A disadvantage, it must be said, to studying a lot of literature is that you have to spend too much time with the type of person whose soul has been sucked away by theory. I’m an English major at the university, and I have to be around them all the time.

 

I understand that the woes of a senior English major seem far removed from the quiet, semi-idyllic neighborhood we call home (actually, I still don’t live in Tenney-Lapham, though I kind of feel like I do; now I live in the Old Marketplace neighborhood), but it’s frightening how much of what goes on in a literature department does affect even the quietest of neighborhoods in the smallest of cities.

 

Let me tell you how:

 

We whose lives have been devoured by literature started out as youngsters who just liked to read a lot, mostly (come on, admit it) because we were too socially inept to get any real friends, so we had to make do with Frodo and Huckleberry and James with his giant peach. That was fine. Most of us somehow made it through high school and into college, and eventually began to figure out how to talk to real, live people.  Some of us even have girlfriends now.

 

But that love of fantasy, the thrill of meeting someone new and having to imagine what they look like, never dies, ever. The price of a mostly-friendless childhood has gained us a lifelong connection to the world of the imagination, a dark, sparkling, fantastic place that is always welcoming, always happy to see you return. A great weight, which you hadn’t even realized was there, lifts off your shoulders as you enter. It feels wonderful, amazing, freeing.

 

Nothing ruins that faster than critical theory.  Have you, dear reader, ever read or tried to read anything by Jacques Derrida? (If you don’t know who he is, he’s a French critical theorist who writes incredibly long treatises on subjects which never seem to, technically, appear anywhere in the body of the text. Instead the text’s all taken up with sentences like "Difference is not only irreducible to any ontological or theological (ontotheology)  reappropriation, but as the very opening of the space in which ontotheology produces its system and history,  it includes ontotheology, inscribing it and exceeding it..." See?

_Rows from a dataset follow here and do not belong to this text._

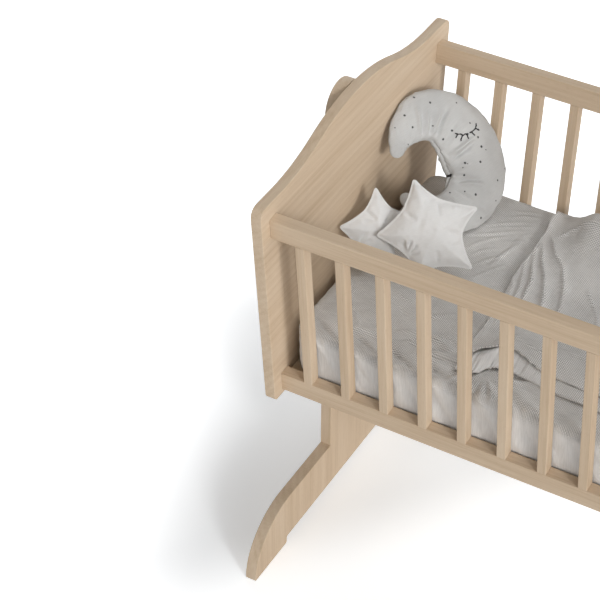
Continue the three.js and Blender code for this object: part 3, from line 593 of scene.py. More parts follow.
# The lower leaf's hem curls up. Behind it lie gathers and small pleats, with a pale band of painted light
# on them.
low_hem_rise, low_hem_width, painted_band_width, painted_band_blend = 0.0045, 0.010, 0.045, 0.015
gather_rise, gather_size = 0.0026, 0.0085
band_pleat_rise, band_pleat_pitch = 0.0012, 0.0068
# The upper leaf has loft, waves, a rolled head edge, a raised hem and a bulge by the far fold.
loft, loft_edge = 0.0036, 0.03
wide_rise, wide_size = 0.0034, 0.13
close_rise, close_size = 0.0014, 0.020
roll_rise, roll_width, roll_inset = 0.0026, 0.0055, 0.0015
up_hem_rise, up_hem_width = 0.0040, 0.009
bulge_x, bulge_y, bulge_long, bulge_wide, bulge_rise = -0.115, 0.200, 0.10, 0.048, 0.034
# A fold's crest has its spread and its rise in millimetres, and the pitch of its pleats in metres.
crest_spread, crest_rise, crest_pleat_pitch = 2.7, 2.6, 0.0066


def pleated_fold(x, y, line, spread, rise):
    """A fold whose crest is pinched into small pleats across it. The line, the spread and the rise
    are in millimetres."""
    broad = along_fold(x, y, line, spread, rise * 0.20, tail=0.25)
    crest = along_fold(x, y, line, crest_spread, crest_rise + rise * 0.10, tail=0.16)
    pleats = 0.55 + 0.45 * np.sin(y * (math.tau / crest_pleat_pitch) + 3 * np.sin(y * 90))
    return broad + crest * pleats


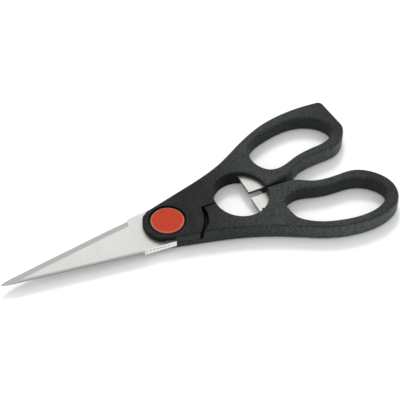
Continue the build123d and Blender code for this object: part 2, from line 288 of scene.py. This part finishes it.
@dataclass(frozen=True)
class MouldedPlastic:
    """Matt moulded plastic with a fine spark-eroded grain, painted light on outer walls and painted
    shade inside.
    """

    name: str
    # The finish itself
    roughness: float = 0.55
    roughness_swing: float = 0.12
    refraction: float = 1.45
    gloss: float = 0.17
    grain_size: float = 0.0010
    grain_detail: float = 3.0
    grain_depth: float = 0.00012
    speckle: float = 2.72
    # Top faces: dark round the pivot, and paler from the opener hole to the rings
    neck_colour: Triple = (0.0110, 0.0115, 0.0112)
    ring_colour: Triple = (0.0355, 0.0415, 0.0395)
    handled_span: Span = (0.022, 0.062)
    finger_side: Span = (0.001, -0.006)
    finger_lead: float = 0.014
    handled_share: float = 0.8
    end_span: Span = (0.090, 0.112)
    end_loss: float = 0.45
    patch_size: float = 0.009
    patch_span: Span = (0.35, 0.7)
    patch_share: float = 0.2
    # Outer walls, with painted light that grows paler towards the rings, and a painted shade line
    # where the top rounds over into them
    flank_colour: Triple = (0.0250, 0.0295, 0.0275)
    painted_light_wall_colour: Triple = (0.062, 0.072, 0.068)
    painted_light_span: Span = (0.020, 0.100)
    outer_turn: Span = (0.25, 0.55)
    rim_rise: Span = (0.03, 0.25)
    rim_fall: Span = (0.25, 0.5)
    rim_loss: float = 0.3
    web_half_width: float = 0.0028
    # Walls of the three openings: painted shade, near black by the opener hole and dark grey in the
    # rings
    painted_shade_colour: Triple = (0.0030, 0.0035, 0.0033)
    shaded_wall_colour: Triple = (0.0205, 0.0245, 0.0235)
    shaded_span: Span = (0.040, 0.070)
    inner_turn: Span = (0.50, 0.95)
    hole_centre: Triple = (0.0421, 0.0, 0.0)
    thumb_centre: Triple = (0.0833, 0.0229, 0.0)
    finger_centre: Triple = (0.0856, -0.0248, 0.0)
    ring_start: float = 0.060
    # Round the pivot: painted shade in the hollows where the halves lap, and a painted shadow ring
    # round each cap's groove
    lap_reach: float = 0.0212
    lap_half_heights: Span = (0.0036, 0.00324)
    mid_height: float = 0.0046
    flank_slope: float = 0.26
    flank_offset: float = 0.0121
    flank_turn: float = 0.55
    # Painted shadow out to the groove's edge round each cap
    groove_edge: Span = (0.0101, 0.0097)

    def _top(self, finish: Finish, spot: Outputs) -> Signal:
        """Colours the top faces.

        Args:
            finish: The finish to add the nodes to.
            spot: The surface's place, as X, Y and Z.

        Returns:
            The colour.
        """
        lead = spot[1].between(*self.finger_side) * self.finger_lead
        handled = (spot[0] + lead).between(*self.handled_span)
        share = self.handled_share - spot[0].between(*self.end_span) * self.end_loss
        patches = finish.noise(self.patch_size).between(*self.patch_span) * self.patch_share
        return finish.mix(handled * share + patches, self.neck_colour, self.ring_colour)

    @staticmethod
    def _faces(finish: Finish, centre: Triple) -> Signal:
        """Returns 1 on the walls that face an opening's centre, and 0 on those that face away."""
        way = finish.vector(VectorSum.SUBTRACT, {0: centre, 1: finish.place(LEVEL)})[0]
        return finish.vector(VectorSum.DOT, {0: way, 1: finish.normal()})[1] > 0.0

    def _inner(self, finish: Finish, spot: Outputs) -> Signal:
        """Finds the walls that face into an opening.

        Args:
            finish: The finish to add the nodes to.
            spot: The surface's place, as X, Y and Z.

        Returns:
            1 on those walls, else 0.
        """
        thumb_side = spot[1] > 0.0
        in_thumb_ring = thumb_side * self._faces(finish, self.thumb_centre)
        in_finger_ring = (1 - thumb_side) * self._faces(finish, self.finger_centre)
        at_rings = spot[0] > self.ring_start
        in_hole = (1 - at_rings) * self._faces(finish, self.hole_centre)
        return at_rings * (in_thumb_ring + in_finger_ring) + in_hole

    def _lap(self, finish: Finish, spot: Outputs, reach: Signal) -> Signal:
        """Finds the walls round the pivot, where the halves lap and which get painted shade instead
        of painted light.

        Args:
            finish: The finish to add the nodes to.
            spot: The surface's place, as X, Y and Z.
            reach: The distance from the pivot axis.

        Returns:
            1 on those walls, else 0.
        """
        lengthwise = finish.split(finish.normal())[0].size() > self.flank_turn
        flank = (spot[1].size() - spot[0] * self.flank_slope) > self.flank_offset
        return (1 - flank * (1 - lengthwise)) * (1 - (reach > self.lap_reach))

    def build(self) -> bpy.types.Material:
        """Builds the plastic: tones by place, painted light and shade by the way a face turns, and
        grain over all.

        Returns:
            The finished material.
        """
        finish = Finish(self.name)
        spot = finish.split(finish.place())
        reach = finish.reach()
        tilt = finish.tilt()
        lap = self._lap(finish, spot, reach)
        # The web walls between the rings get painted shade, not painted light
        beside_web = spot[1].size() > self.web_half_width
        outer = (1 - self._inner(finish, spot)) * (1 - lap) * beside_web

        along = spot[0]
        # Painted light on the outer walls: paler towards the rings, for the light from the bright
        # table in front
        painted_light_wall = finish.mix(along.between(*self.painted_light_span), self.flank_colour, self.painted_light_wall_colour)
        # Painted shade on the walls of the openings, darkest near the pivot
        shaded = finish.mix(along.between(*self.shaded_span), self.painted_shade_colour, self.shaded_wall_colour)
        # Painted shade: a darker line on the rounding between the top and the outer walls
        painted_rim = (tilt.between(*self.rim_rise) - tilt.between(*self.rim_fall)) * outer
        below = (spot[2] - self.mid_height).size().between(*self.lap_half_heights)

        # Top tone, darkened by the painted shade line at outer rims
        colour = finish.scale(self._top(finish, spot), 1 - painted_rim * self.rim_loss)
        # Painted light goes on the outer walls
        colour = finish.mix(tilt.between(*self.outer_turn) * outer, colour, painted_light_wall)
        # Painted shade goes on walls that face into an opening
        colour = finish.mix(tilt.between(*self.inner_turn) * (1 - outer), colour, shaded)
        # Painted shade in the hollows where the halves lap
        colour = finish.mix(below * lap, colour, self.painted_shade_colour)
        # Painted shadow ring: all plastic inside the groove's edge round each cap is near black
        colour = finish.mix(reach.between(*self.groove_edge), colour, self.painted_shade_colour)

        grain = finish.noise(self.grain_size, self.grain_detail)
        swing = grain - NOISE_MEAN
        return finish.close({
            "Base Color": finish.scale(colour, 1 + swing * self.speckle),
            "Roughness": self.roughness + swing * self.roughness_swing,
            "IOR": self.refraction,
            "Specular IOR Level": self.gloss,
            "Normal": finish.relief(grain, self.grain_depth),
        })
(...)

Pretty dense, huh?)

 

If you have read him,  congratulations. If you haven’t, I say go for it. It’s an exercise in exploration, a twist of the mind, a struggle to wrap your mind around Derrida’s wildly obscure thoughts and associations. I read Derrida. I thought it was fun. 

 

But theory, as I said above, is exercise. It’s not the real thing! It’s practice! Do you know what happens when theory is left by itself, unattached to that aforementioned naïve, passionate world of the imagination? You get something that I am not sure I can write in this paper, but I will say it begins with an “m” and rhymes with exacerbation: an un-creative act. Theory is practice.

 

Now, hold with me, I’m getting to why this concerns you: our world is held together by stories. Who we are, how this world seems to us, how we interpret ourselves, our families, and even the ‘Universe Guy’  (as a friend of mine calls it), if you truck with such stuff; these are all filtered through the stories we tell ourselves. Furthermore, stories do come true.  There’s only so long we could tell ourselves the story of Manifest Destiny before some white guy found himself peering through a telescope at Hawaii, asking for his rifle. And how many movies and books like 1984 and Bladerunner can we read and see before someone comes up with the idea of the Total Information Awareness Act, a piece of lawmaking so cartoonishly scary in name that it seems better suited to a 25-cent paperback homage to George Orwell? 

 

What I’m saying is, storytellers have a responsibility. And right now there’s this big rift in their ranks, one side composed of, well, hacks, who may really enjoy telling stories, and have that sense of what people want to see on a screen or in a novel,  what imagination is all about, but probably don’t have much theoretical knowledge (I realize I’m making a generalization here, bear with me). On the other side we have the Derridas of the world, theorists who interpret and study literature but obviously have not talked to a hobbit themselves in decades. Do you see where I’m heading?

 

Storytellers cannot be theorists. They cannot be hacks. They need to be right in between. They need both sides. That’s why it gets to me to see so many English majors walking around, glaze-eyed, pondering Foucault and Derrida. Their potential as storytellers is dwindling. 

 

Do you see, Tenney-Lapham, why the troubles of a university English department, thirty blocks from your door, will end up affecting you and your neighbors?  And Madison and Wisconsin and the world?

 

This world needs stories like a river needs rainwater, like a mountain range needs earthquakes. We must keep flowing. We must grow. The critics have their place;  it is the interpretation of literature. It is a valuable role. But writers and storytellers cannot begin to think like critics, to forget that world of magic-dust and enchanted forests, because that world is where our world comes from.  The veil between them is thin, and stories must be told. What grows in the mind will be what arises in the world. Pay attention to what arises in the mind,  and don’t let the Derridas of the world plant too many seeds in there.